Professor Pistikopoulos is TEES Distinguished Research Professor in the Artie McFerrin Department of Chemical Engineering at Texas A&M University.

He was a Professor of Chemical Engineering at Imperial College London, UK (1991-2015) and the Director of its Centre for Process Systems Engineering (2002-2009). At Texas A&M, he is the Interim Co-Director and Deputy Director of the Texas A&M Energy Institute, the Course Director of the Master of Science in Energy, the Director of the Gulf Coast Regional Manufacturing Centre, and the Texas A&M Principal Investigator of the RAPID Manufacturing USA Institute on process intensification, co-leading the Modeling & Simulation Focus Area. He holds a Ph.D. degree from Carnegie Mellon University and he worked with Shell Chemicals in Amsterdam before joining Imperial. He has authored or co-authored over 400 major research publications in the areas of modelling, control and optimization of process, energy and systems engineering applications, 10 books and 2 patents.
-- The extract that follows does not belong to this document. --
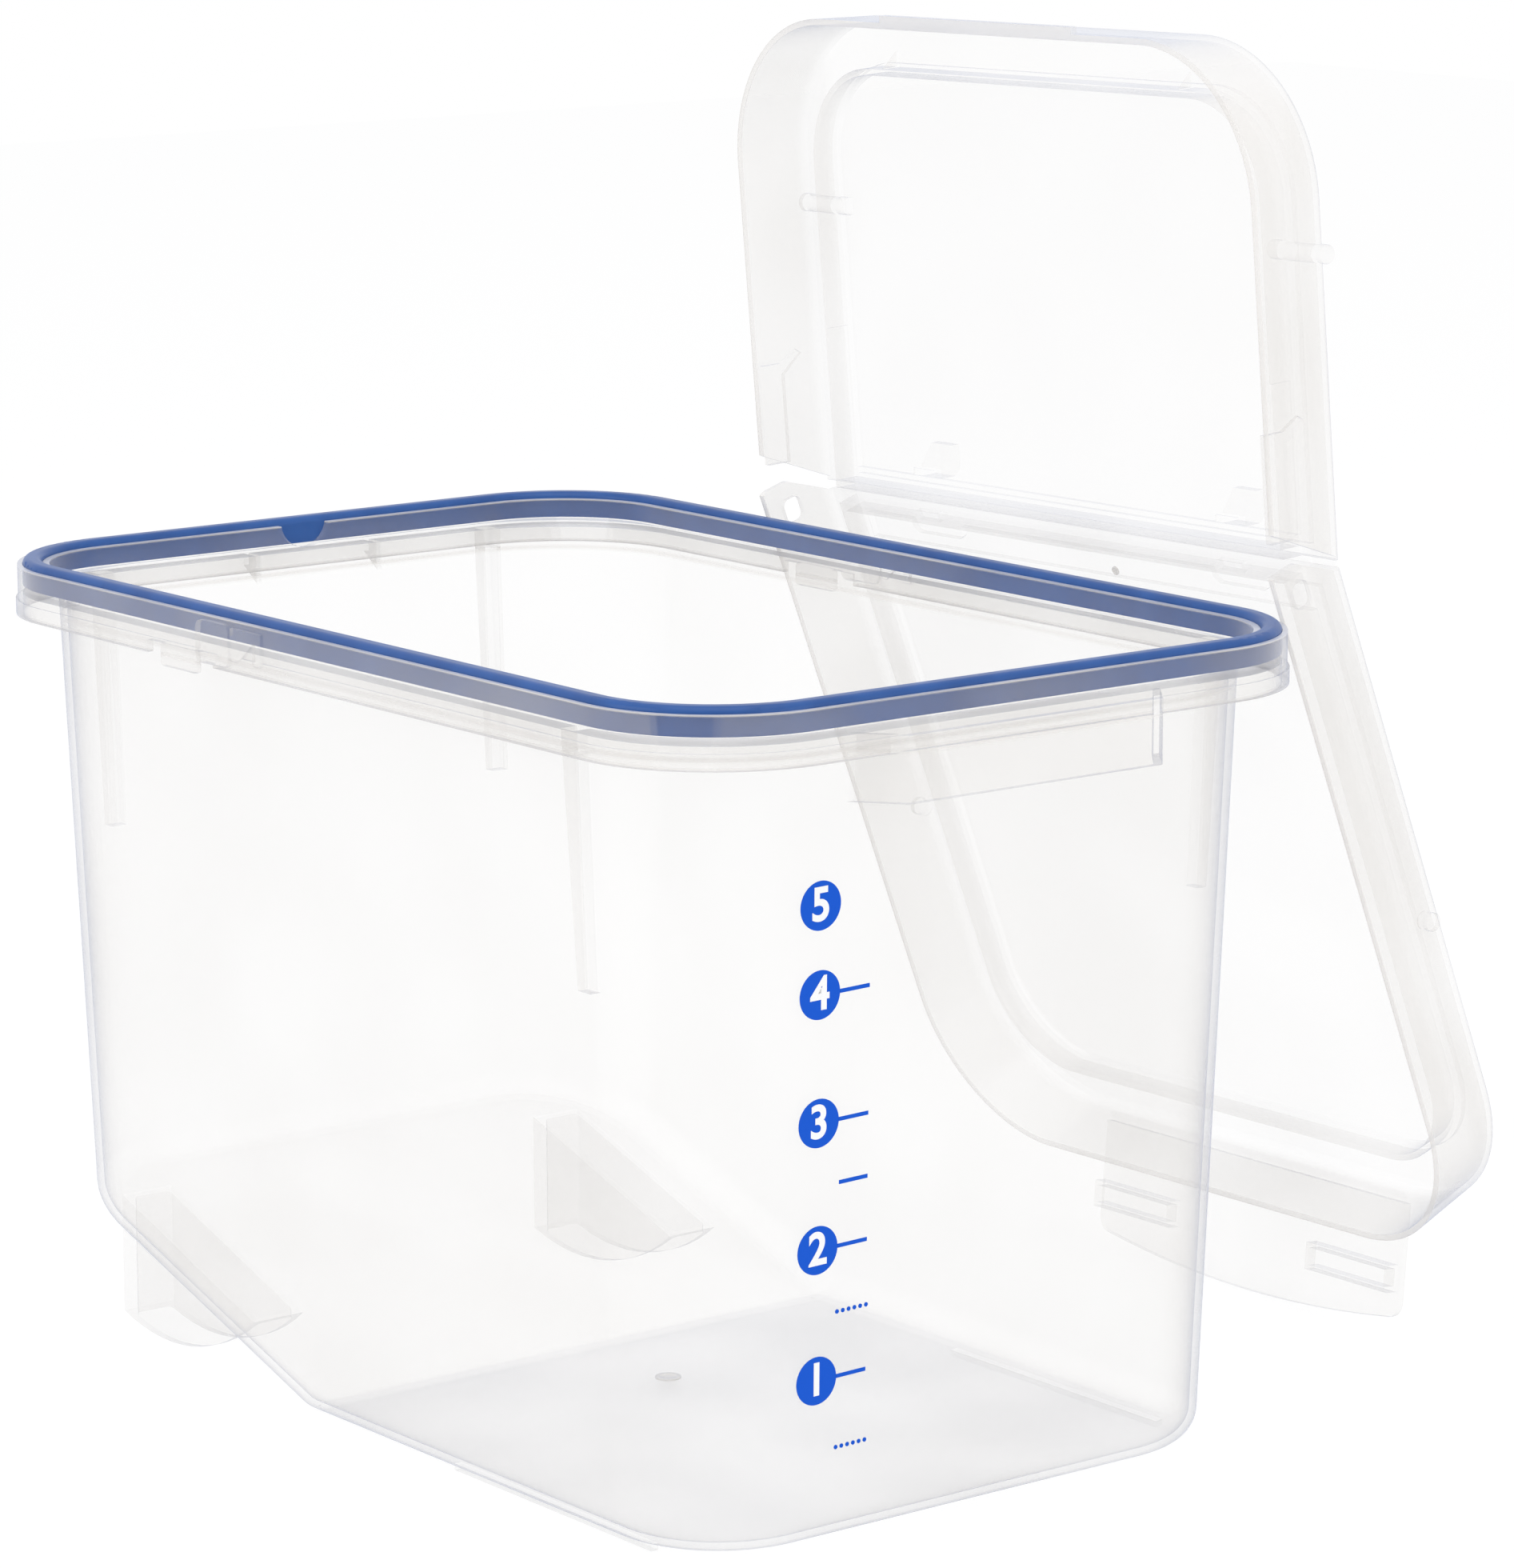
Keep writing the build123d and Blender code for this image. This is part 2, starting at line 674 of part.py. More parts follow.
# Long half that stays on the bin
with BuildPart() as front_form:
    add(lid_shell.part)
    with BuildSketch(Plane.YZ.offset(-lid_width)):
        with Locations(((flip_length + 20) / 2 - hinge_gap / 2, lid_depth / 2)):
            Rectangle(flip_length + 20 + hinge_gap, 3 * lid_depth)
        add(ear_outline.sketch, mode=Mode.SUBTRACT)
    extrude(amount=2 * lid_width, mode=Mode.SUBTRACT)
    with BuildSketch(Plane.XY.offset(-lid_depth)):
        with Locations((0, (flip_length + 20) / 2 - hinge_gap / 2)):
            Rectangle(2 * inner_half, flip_length + 20 + hinge_gap)
    extrude(amount=3 * lid_depth, mode=Mode.SUBTRACT)
    with BuildSketch(Plane.XY.offset(lid_plate / 2)):
        with Locations((0, -hinge_gap - hinge_wall / 2)):
            Rectangle(2 * seal_half, hinge_wall)
    extrude(amount=hinge_wall_height - lid_plate / 2)
    # raised clear panel, recessed where the stop blocks land
    with BuildSketch(Plane.XY.offset(-panel_rise)):
        with BuildLine():
            Polyline(
                (-panel_half, -front_panel_start),
                (panel_half, -front_panel_start),
                (panel_half, seal_near - 0.5),
                (-panel_half, seal_near - 0.5),
                close=True,
            )
        front_panel = make_face()
        fillet(front_panel.vertices().group_by(Axis.Y)[0], radius=seal_corner + 0.5)
        with Locations((stop_x, -front_panel_start), (-stop_x, -front_panel_start)):
            RectangleRounded(lobe_width, 2 * lobe_reach, 2.5, mode=Mode.SUBTRACT)
    extrude(amount=panel_rise + 0.3)
    with BuildSketch(Plane.XY.offset(lid_plate - panel_rise)):
        with BuildLine():
            Polyline(
                (-pocket_half, -front_panel_start - lobe_reach - 2.1),
                (pocket_half, -front_panel_start - lobe_reach - 2.1),
                (pocket_half, seal_near + seal_wall),
                (-pocket_half, seal_near + seal_wall),
                close=True,
            )
        front_pocket = make_face()
        fillet(front_pocket.vertices().group_by(Axis.Y)[0], radius=seal_corner - seal_wall)
    extrude(amount=panel_rise, mode=Mode.SUBTRACT)
    # windows beside the hinge wall
    with BuildSketch(Plane.XY.offset(-lid_plate)):
        with Locations(
            (stop_x, -hinge_gap - hinge_wall - window_height / 2 - 0.3),
            (-stop_x, -hinge_gap - hinge_wall - window_height / 2 - 0.3),
        ):
            Rectangle(window_width, window_height)
    extrude(amount=3 * lid_plate, mode=Mode.SUBTRACT)
    # slots in the ears
    with BuildSketch(Plane.YZ.offset(inner_half)):
        with Locations((-1, ear_slot_z)):
            RectangleRounded(ear_slot_length, ear_slot, 1.8)
    ear_cut = extrude(amount=30, mode=Mode.SUBTRACT)
    mirror(ear_cut, about=Plane.YZ, mode=Mode.SUBTRACT)
    # half-round bumps on both sides
    with BuildSketch(Plane.YZ.offset(lid_width / 2 - lid_wall)):
        with Locations((bump_y, 4.2)):
            Circle(peg_size / 2)
    bump = extrude(amount=peg_outer - lid_width / 2 + lid_wall)
    mirror(bump, about=Plane.YZ)
with BuildPart() as front_lid:
    with Locations(front_plane.location):
        add(front_form.part)
front_lid.part.label = "front_lid"
export_step(front_lid.part, "parts/front_lid.step")

# Living hinge: a thin strip bent where the two halves meet
bend = math.radians(front_lean - flip_lean)
strip_tip = hinge_gap - 0.06
with BuildPart() as strip_form:
    with BuildSketch(Plane.YZ):
        with BuildLine():
            Polyline(
                (-hinge_gap, 0),
                (0, 0),
                (strip_tip * math.cos(bend), -strip_tip * math.sin(bend)),
                (
                    strip_tip * math.cos(bend) + hinge_strip * math.sin(bend),
                    hinge_strip * math.cos(bend) - strip_tip * math.sin(bend),
                ),
                (hinge_strip * math.tan(bend / 2), hinge_strip),
                (-hinge_gap, hinge_strip),
                close=True,
            )
        make_face()
    extrude(amount=strip_end, both=True)
    with BuildSketch(Plane.XY.offset(-2)):
        with Locations((panel_half + strip_break / 2, 0), (-panel_half - strip_break / 2, 0)):
            Rectangle(strip_break, 6 * hinge_gap)
    extrude(amount=4, mode=Mode.SUBTRACT)
with BuildPart() as lid_hinge:
    with Locations(front_plane.location):
        add(strip_form.part)
lid_hinge.part.label = "lid_hinge"
export_step(lid_hinge.part, "parts/lid_hinge.step")

# Latch flap, drawn flat: x across, y away from its hinge line
flap_middle = (flap_length + flap_side_length) / 2
flap_plane = Plane(
    origin=(0, latch_y, latch_axis_in),
    x_dir=(1, 0, 0),
    z_dir=(0, -math.cos(latch_angle), -math.sin(latch_angle)),
)
with BuildPart() as flap_form:
    with BuildSketch(Plane.XY.offset(-flap_wall / 2)):
        with BuildLine():
            Polyline(
                (-flap_width / 2, flap_side_length),
                (-flap_width / 2, flap_start),
                (flap_width / 2, flap_start),
                (flap_width / 2, flap_side_length),
            )
            ThreePointArc(
                (flap_width / 2, flap_side_length),
                (0, flap_length),
                (-flap_width / 2, flap_side_length),
            )
        flap_face = make_face()
        fillet(flap_face.vertices().group_by(Axis.Y)[-1], radius=flap_corner)
    extrude(amount=flap_wall)
    # hollow lock blocks on the inner face
    lock_x = (lock_inner + lock_outer) / 2
    lock_y = (lock_near + lock_far) / 2
    with BuildSketch(Plane.XY.offset(-flap_wall / 2 - lock_height)):
        with Locations((lock_x, lock_y), (-lock_x, lock_y)):
            Rectangle(lock_outer - lock_inner, lock_far - lock_near)
            Rectangle(
                lock_outer - lock_inner - 2 * lock_wall,
                lock_far - lock_near - 2 * lock_wall,
                mode=Mode.SUBTRACT,
            )
    extrude(amount=lock_height + 0.2)
with BuildPart() as latch_flap:
    with Locations(front_plane.location * flap_plane.location):
        add(flap_form.part)
latch_flap.part.label = "latch_flap"
export_step(latch_flap.part, "parts/latch_flap.step")

# Thin web between the end skirt and the latch flap
web_half = hinge_strip / 2
web_low = latch_axis_in - web_half
web_high = latch_axis_in + web_half
web_tip = flap_start - 0.06
latch_sin = math.sin(latch_angle)
latch_cos = math.cos(latch_angle)
web_inner = math.tan((math.pi / 2 - latch_angle) / 2) * web_half
with BuildPart() as web_form:
    with BuildSketch(Plane.YZ):
        with BuildLine():
            Polyline(
                (-front_length - lid_spread * web_low, web_low),
                (latch_y - web_inner, web_low),
                (
                    latch_y - web_tip * latch_sin - web_half * latch_cos,
                    latch_axis_in + web_tip * latch_cos - web_half * latch_sin,
                ),
                (
                    latch_y - web_tip * latch_sin + web_half * latch_cos,
                    latch_axis_in + web_tip * latch_cos + web_half * latch_sin,
                ),
                (latch_y + web_inner, web_high),
                (-front_length - lid_spread * web_high, web_high),
                close=True,
            )
        make_face()
    extrude(amount=flap_width / 2 - 1, both=True)
with BuildPart() as latch_hinge:
    with Locations(front_plane.location):
        add(web_form.part)
latch_hinge.part.label = "latch_hinge"
export_step(latch_hinge.part, "parts/latch_hinge.step")
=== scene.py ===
import json
import math

import bpy
from mathutils import Matrix, Vector


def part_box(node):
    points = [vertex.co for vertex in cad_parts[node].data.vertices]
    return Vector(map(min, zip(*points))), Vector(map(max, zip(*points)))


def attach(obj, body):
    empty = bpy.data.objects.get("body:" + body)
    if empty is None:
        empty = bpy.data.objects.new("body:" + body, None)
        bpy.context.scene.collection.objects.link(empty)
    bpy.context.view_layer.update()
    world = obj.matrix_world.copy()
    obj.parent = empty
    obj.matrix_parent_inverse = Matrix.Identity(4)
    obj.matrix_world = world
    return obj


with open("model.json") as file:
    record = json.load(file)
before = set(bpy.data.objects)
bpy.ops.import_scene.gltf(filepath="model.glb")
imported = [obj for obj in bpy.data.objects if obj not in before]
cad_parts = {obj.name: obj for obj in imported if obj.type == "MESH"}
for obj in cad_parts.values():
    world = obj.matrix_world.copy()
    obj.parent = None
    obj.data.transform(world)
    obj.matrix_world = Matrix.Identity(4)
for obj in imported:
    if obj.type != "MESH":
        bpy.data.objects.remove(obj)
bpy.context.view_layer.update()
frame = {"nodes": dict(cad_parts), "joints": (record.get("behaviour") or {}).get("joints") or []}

scene = bpy.context.scene
nodes = frame["nodes"]
joints = {joint["name"]: joint for joint in frame["joints"]}


# small helpers

def linearColour(hexColour):
    # sRGB hex to the linear values that the shader sockets take
    parts = [int(hexColour[i:i + 2], 16) / 255 for i in (1, 3, 5)]
    return [p / 12.92 if p <= 0.04045 else ((p + 0.055) / 1.055) ** 2.4 for p in parts] + [1.0]


def addNode(tree, kind, settings=None, links=None):
    # settings go to the socket of that name or number, or else to the node itself
    node = tree.nodes.new(kind)
    for name, value in (settings or {}).items():
        if isinstance(name, int) or name in node.inputs:
            node.inputs[name].default_value = value
        else:
            setattr(node, name, value)
    for name, source in (links or {}).items():
        tree.links.new(source, node.inputs[name])
    return node


def startMaterial(name):
    material = bpy.data.materials.new(name)
    material.use_nodes = True
    material.node_tree.nodes.clear()
    return material, material.node_tree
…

He is a co-founder of Process Systems Enterprise (PSE) Ltd, a Fellow of AIChE and IChemE and the current Editor-in-Chief of Computers & Chemical Engineering. He is the current Chair of the Computing and Systems Technology (CAST) Division of AIChE and he serves as a trustee of the Computer Aids for Chemical Engineering (CACHE) Organization. In 2007, Prof. Pistikopoulos was a co-recipient of the prestigious MacRobert Award from the Royal Academy of Engineering. In 2012, he was the recipient of the Computing in Chemical Engineering Award of CAST/AIChE. He received the title of Doctor Honoris Causa in 2014from the University Politehnica of Bucharest, and from the University of Pannonia in 2015. In 2013, he was elected Fellow of the Royal Academy of Engineering in the UK.